The breakage under pg_upgrade

The chain of fragility is:

  1. pg_upgrade preserves relfilenodes, TOAST OIDs, relation OIDs, type OIDs, etc., but historically does not preserve subscription OIDs.
  2. A subscription's replication origin is conventionally named pg_<suboid> (see ApplyWorkerMain / replorigin_by_name usage). If the suboid changes, the origin name changes.
  3. During CREATE SUBSCRIPTION on the new cluster, replorigin_create() allocates a fresh roident by scanning pg_replication_origin for the lowest unused 2-byte ID. The order of assignment depends on the order CREATE SUBSCRIPTION runs and on prior allocations — it is not stable across upgrades.
  4. Meanwhile, pg_commit_ts was proposed (in the sibling thread referenced as [1]) to be copied byte-for-byte from the old cluster to preserve conflict-detection metadata.

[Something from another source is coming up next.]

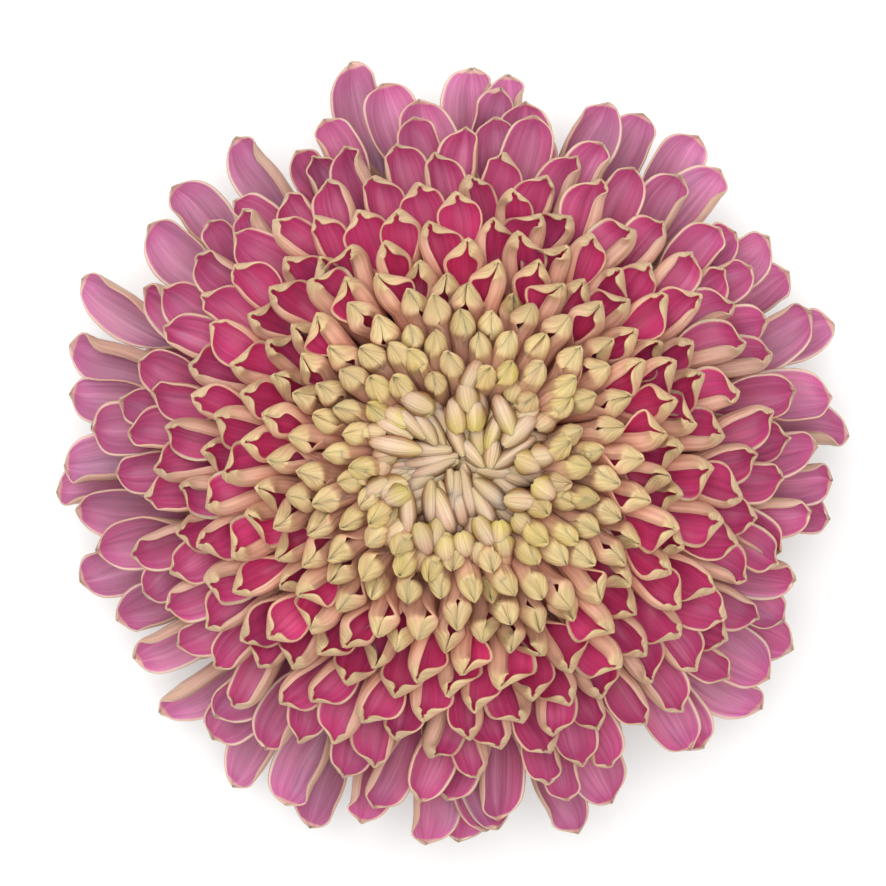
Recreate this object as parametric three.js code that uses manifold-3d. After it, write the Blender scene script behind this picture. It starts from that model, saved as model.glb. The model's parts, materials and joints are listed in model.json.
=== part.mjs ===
// A cut chrysanthemum bloom, face up on its short stub of stem. Its ray florets stand in a golden-angle spiral:
// a closed bud in the middle, then blunt fingertips, rolled tubes with eye-shaped mouths, and open spoons at the
// rim. Millimetres, +Z up the bloom, origin at the middle of the stem's cut end.
import * as THREE from 'three';
import { mergeVertices } from 'three/addons/utils/BufferGeometryUtils.js';
import Module from 'manifold-3d';

const wasm = await Module();
wasm.setup();
const { Manifold, Mesh: SolidMesh } = wasm;

// ---- driving dimensions ----
const CROWN_HEIGHT = 57.6; // top of the bud over the cut end
const RIM_HEIGHT = 14; // where the dome of tips would meet its own edge
const DOME_RADIUS = 64.5; // reach at which the dome of tips comes down to RIM_HEIGHT
const DOME_POWER = 0.9;
const BUD_RADIUS = 11.3;
const SPIRAL_REACH = 53.5; // the spiral's last tips; the rim florets lie beyond
const FLORETS_PER_MM = 4.4; // tips for each millimetre of reach outside the bud
const BUD_FLORETS = 30;
const LEAN = new THREE.Vector2(1.95, -1.6); // how far the crown stands off the stem's axis
const LEAN_CENTRE = new THREE.Vector3(0, 0, 18);
const LEAN_START = 14; // distance from LEAN_CENTRE at which the head begins to lean
const LEAN_FULL = 34;

const RECEPTACLE_RADIUS = 13;
const RECEPTACLE_EDGE = 16; // height of the receptacle where the outermost florets stand
const RECEPTACLE_RISE = 8; // its middle stands this much higher
const SEAM_GAP = 0.3; // clearance between neighbouring pieces
const CENTRE_REACH = 21; // tips of the last florets in the centre piece
const MIDDLE_REACH = 40; // tips of the last florets in the middle piece

const FLORET_WIDTH = 11.8; // of a ray floret spread flat, at its widest
const MIDRIB_THICKNESS = 1;
const FINISH_TOLERANCE = 0.16; // faces this close to one plane become one
const GOLDEN_ANGLE = Math.PI * (3 - Math.sqrt(5));

const STEM_RADIUS = 3.5;
const STEM_TOP = 6.7;
const STEM_RIBS = 8;
const RIB_DEPTH = 0.3;
const CALYX_TOP = 13.7;
const CALYX_RADIUS = 12;
const BRACT_ROWS = [
  { count: 10, foot: 8.6, radius: 6.2, length: 8.6, rise: 24 },
  { count: 10, foot: 9.6, radius: 8.0, length: 8.4, rise: 16 },
  { count: 10, foot: 10.7, radius: 9.8, length: 7.4, rise: 8 },
];
const BRACT_WIDTH = 3.9;
const BRACT_THICKNESS = 0.8;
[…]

The result is a semantic mismatch: SLRU records say "roident 1 wrote this row" meaning subA in the old cluster, but the new cluster's catalog says roident 1 is subB. Conflict detection will incorrectly fire (or fail to fire). Ajin's opening message frames this crisply with the "swap" scenario — the most dangerous case because it converts silent metadata into actively wrong conflict verdicts.

Design Evolution: Two Competing Approaches

Approach 1 (v1): Special-case subscription origins

Ajin's initial patch took a surgical approach:

This treats subscription-associated origins as a distinct class from user-created origins (e.g., those created manually via pg_replication_origin_create() for custom replication solutions like pglogical or bidirectional setups).

Approach 2 (v2/v3): Preserve subscription OIDs, then everything falls out

Kuroda-san's response reframes the problem: if subscription OIDs were preserved across pg_upgrade, the origin name pg_<suboid> would be stable, but — as Shveta correctly pushes back — name stability alone does not imply roident stability, because roident allocation is independent and order-dependent.

Shveta's counterexample is important and technically precise: with two subscriptions at roidents 2 and 3 (because roident 1 had been used and dropped), re-creation from scratch would allocate from 1 upward, yielding 1 and 2. Same names, different numeric IDs, same bug.

Vignesh then produces the missing piece: a rebased patch that preserves subscription OIDs themselves. Ajin's v3 composes these:

This is architecturally cleaner: it eliminates the special case, reduces the number of pg_upgrade support functions, and ensures the roident preservation is a consequence of the same generic mechanism that handles manually-created origins.

Key Technical Tradeoffs and Subtleties

  1. OID preservation as a precondition. Kuroda's reference to the earlier thread [1] notes that subscription-OID preservation had been previously proposed but rejected for lack of motivation. The conflict-detection correctness argument here is the "strong motivation" that was missing — this is an important procedural point. Preserving subscription OIDs has minor implications (the OID namespace is shared; GetNewOidWithIndex on pg_subscription must accept the preserved value), but no downsides surface in the thread.

  2. Non-subscription origins matter too. The v3 approach correctly handles user-created origins (e.g., those used by logical replication extensions, custom apply workers, or bidirectional configurations). The v1 approach already handled them; v3 unifies them with subscription origins. This is important because pg_commit_ts records reference any roident, not just subscription-derived ones.

  3. LSN position (remote_lsn) preservation. Origin state isn't just an OID — it includes the replication progress LSN (replorigin_session_origin_lsn / the value advanced by pg_replication_origin_advance). Both approaches preserve this via binary_upgrade_replorigin_advance(). Without it, the subscriber would re-request changes from the publisher starting at an earlier LSN, causing duplicate apply and conflicts.

  4. Ordering of restore steps. In v3: dumpall creates origins (with preserved roident+name+LSN) → per-database CREATE SUBSCRIPTION runs but is instructed to skip origin creation → subscriptions are re-enabled. The skip is necessary because CREATE SUBSCRIPTION would otherwise try replorigin_create() on an already-existing name.

  5. Coupling with the pg_commit_ts migration patch. This patch is only useful if pg_commit_ts is actually being migrated (the sibling thread [1]). Without that migration, there are no stale roident references to worry about. The two patches are logically a unit.

Participant Dynamics

All four participants are active in the logical replication area, and the discussion converges quickly (within ~8 days from proposal to v3) — suggesting broad agreement on the problem and solution shape.

Assessment

The v3 design is the right one. It:

Open questions not fully resolved in the visible thread: behavior when the new cluster already has a conflicting roident (shouldn't happen on a fresh target, but worth asserting), and whether the preserved-origin creation should be gated on track_commit_timestamp being enabled on the old cluster (arguably always preserve, since the overhead is negligible and extensions may rely on origin identity).